After 750 senior games, though, Southall's long-playing Goodison record would appear to be over. He was signed for pounds 150,000 from Bury in 1981, the year Howard Kendall succeeded Gordon Lee as Everton manager. Now 39, he is on loan to Southend and has been available for a free transfer. Unlike Bobby Mimms, Southall's long-time understudy, and Paul Gerrard, who tried and failed to supplant him last season, Myrhe is unlikely to endure the pressure of having the goalkeeping Goodison legend waiting in the wings to reclaim the number one spot in the Everton team.

"It has probably been a little easier for Thomas in that he has been thrown in at the deep end straight away," Mervyn Day suggested. Day is the other significant signing Howard Kendall has made with regard to looking after number ones. "Goalkeeping coach" is a very loose description of the job he accepted on a three-and-a-half year contract two months ago. Goalkeeping manager would be more accurate. "The whole crux of the job is to ensure the club does not have to look outside the staff or development programme for future Everton keepers," Day said. "I look after all the keepers who come into the club, from the six-year-old Football in the Community players, right up to Neville at 39. Recruitment is part of my brief too. Already, we've started to overhaul our scouting system to ensure we can compete for the best young keepers.

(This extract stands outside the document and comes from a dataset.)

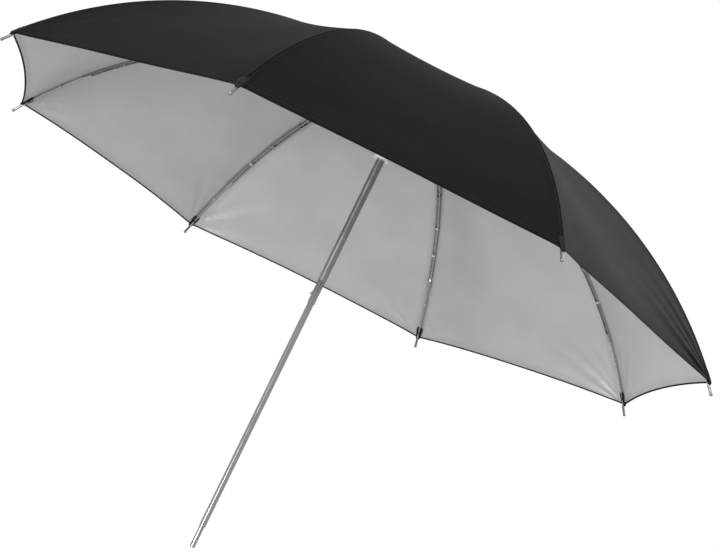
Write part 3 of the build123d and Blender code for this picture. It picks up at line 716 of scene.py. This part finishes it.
# Matrix whose z runs along the rib at this reach and x points out through the canopy
def ribFrame(rib, reach, drop):
    radius = canopySizes["ribArcRadius"] - drop
    angle = math.asin((reach - canopySizes["ribArcOffset"]) / radius)
    outward = radial(ribAngle(rib))
    up = Vector((0, 0, 1))
    normal = outward * math.sin(angle) + up * math.cos(angle)
    along = outward * math.cos(angle) - up * math.sin(angle)
    place = outward * (canopySizes["ribArcOffset"] + radius * math.sin(angle)) + up * (
        arcCentreHeight + radius * math.cos(angle))
    return Matrix.Translation(place) @ Matrix((normal, along.cross(normal), along)).transposed().to_4x4()


def makeTies(rib):
    sizes = tieSizes
    for place, reach in sizes["places"].items():
        bare = place == "outer"
        name = f"thread_tie_{place}_{rib}"
        piece = runTree(name, bpy.data.meshes.new(name), tieTree, tieInputs, {
            "Turns": float(sizes["turns"] + (sizes["extraTurns"] if place == "hinge" else 0)),
            "Pitch": sizes["pitch"], "Thread": sizes["thread"],
            "Half width": sizes["bareHalfWidth" if bare else "halfWidth"],
            "Half depth": sizes["bareHalfDepth" if bare else "halfDepth"],
            "Cotton": looks["blackThread" if place == "hinge" else "silverThread"]})
        piece.data.transform(ribFrame(rib, reach, sizes["bareDrop" if bare else "drop"]))
        piece.data.update()
        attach(piece, f"outer_rib_{rib}")


for rib in range(1, ribCount + 1):
    makeTies(rib)
print("thread ties made")

# Floor, light and camera
stageSizes = {"floorHeight": -0.32, "floorRadius": 2.4, "fade": 1.2, "edges": 96, "lightOnObject": 0.36,
              "lampAim": (0, 0, 0.45)}
lamps = {
    "key": {"place": (0.6, 1.6, 1.9), "size": 1.4, "power": 22.0},
    "fill": {"place": (1.95, 1.4, -0.15), "size": 0.5, "power": 40.0},
    "rim": {"place": (-1.9, -0.6, 1.5), "size": 1.5, "power": 20.0},
}


# 1 for rays from the camera, and for reflections and refractions of the background
def seenDirectly(tree):
    path = addNode(tree, "ShaderNodeLightPath")
    both = calculate(tree, "MAXIMUM", path.outputs["Is Camera Ray"], path.outputs["Is Glossy Ray"])
    return calculate(tree, "MAXIMUM", both, path.outputs["Is Transmission Ray"])


def makeWorld():
    world = bpy.data.worlds.new("studio")
    scene.world = world
    world.use_nodes = True
    tree = world.node_tree
    surface = tree.nodes["Background"]
    strength = mapRange(tree, seenDirectly(tree), 0.0, 1.0, stageSizes["lightOnObject"], 1.0)
    tree.links.new(strength, surface.inputs["Strength"])
    surface.inputs["Color"].default_value = (1, 1, 1, 1)


def makeFloor():
    material, tree, surface = newMaterial("pale_floor", Roughness=0.9)
    place = addNode(tree, "ShaderNodeTexCoord").outputs["Object"]
    grain = noise(tree, place, 180.0, 3)
    tree.links.new(mixColours(tree, grain, grey(0.86), grey(0.90)), surface.inputs["Base Color"])
    spread = addNode(tree, "ShaderNodeVectorMath", {0: place}, operation="LENGTH").outputs["Value"]
    clear = addNode(tree, "ShaderNodeBsdfTransparent")
    faded = addNode(tree, "ShaderNodeMixShader", {
        0: mapRange(tree, spread, stageSizes["fade"], stageSizes["floorRadius"]),
        1: surface.outputs[0], 2: clear.outputs[0]})
    tree.links.new(faded.outputs[0], tree.nodes["Material Output"].inputs["Surface"])
    edges = stageSizes["edges"]
    turns = np.linspace(0, 2 * math.pi, edges, endpoint=False)
    ring = np.stack([np.cos(turns), np.sin(turns), np.zeros(edges)], -1) * stageSizes["floorRadius"]
    mesh = bpy.data.meshes.new("studio_floor")
    mesh.from_pydata((ring + (0, 0, stageSizes["floorHeight"])).tolist(), [], [tuple(range(edges))])
    mesh.materials.append(material)
    addObject("studio_floor", mesh)


def makeLamp(name, place, size, power):
    lamp = bpy.data.lights.new(name, "AREA")
    lamp.shape, lamp.size, lamp.energy = "DISK", size, power
    lampObject = addObject(name, lamp)
    lampObject.location = place
    aim = Vector(stageSizes["lampAim"]) - Vector(place)
    lampObject.rotation_mode = "QUATERNION"
    lampObject.rotation_quaternion = aim.to_track_quat("-Z", "Y")


viewpoint = {"place": (1.016, 2.147, -0.075), "forward": (-0.4355, -0.8824, 0.178),
             "up": (0.462, -0.0494, 0.8855), "lens": 99.1, "sensor": 36.0}


def makeCamera():
    data = bpy.data.cameras.new("camera")
    data.lens, data.sensor_width, data.sensor_fit = viewpoint["lens"], viewpoint["sensor"], "HORIZONTAL"
    data.clip_start, data.clip_end = 0.05, 50
    camera = addObject("camera", data)
    back = -Vector(viewpoint["forward"]).normalized()
    right = Vector(viewpoint["up"]).cross(back).normalized()
    camera.matrix_world = Matrix.Translation(viewpoint["place"]) @ Matrix(
        (right, back.cross(right), back)).transposed().to_4x4()
    scene.camera = camera


makeWorld()
makeFloor()
for lampName, lamp in lamps.items():
    makeLamp(lampName, **lamp)
makeCamera()
scene.view_settings.view_transform = "Standard"
print("studio ready")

"When you consider how much money clubs pay for a top notch goalkeeper it would save an awful lot of money if they could produce their own. Just look at Everton. Nobody can remember the last time we produced a keeper from the youth team. And I think clubs now realise the value of keepers. You never win anything - the Third Division championship, anything - unless you have a goalkeeper of top quality."

As a last line of England Under-23 quality, Day helped West Ham win the FA Cup in 1975. He also helped Leeds United win the championship of the old Second Division in 1990. As a manager, or "director of coaching" as Michael Knighton insisted on calling him, Day guided Carlisle United to promotion from the Third Division and to a Wembley victory in the final of the Auto Windscreens Shield last season. Being displaced by the megalomaniac Knighton just six games into the present campaign must have been a crushing blow to the former Hammer. Carlisle's loss, though, has been Everton's gain.

Day's first task was to watch a Pontins League match at Blackburn. Everton's reserve team lost 2-0 but Day advised his new boss to sign the trialist goalkeeper. And Howard Kendall must feel like he has struck gold by investing in Myrhe.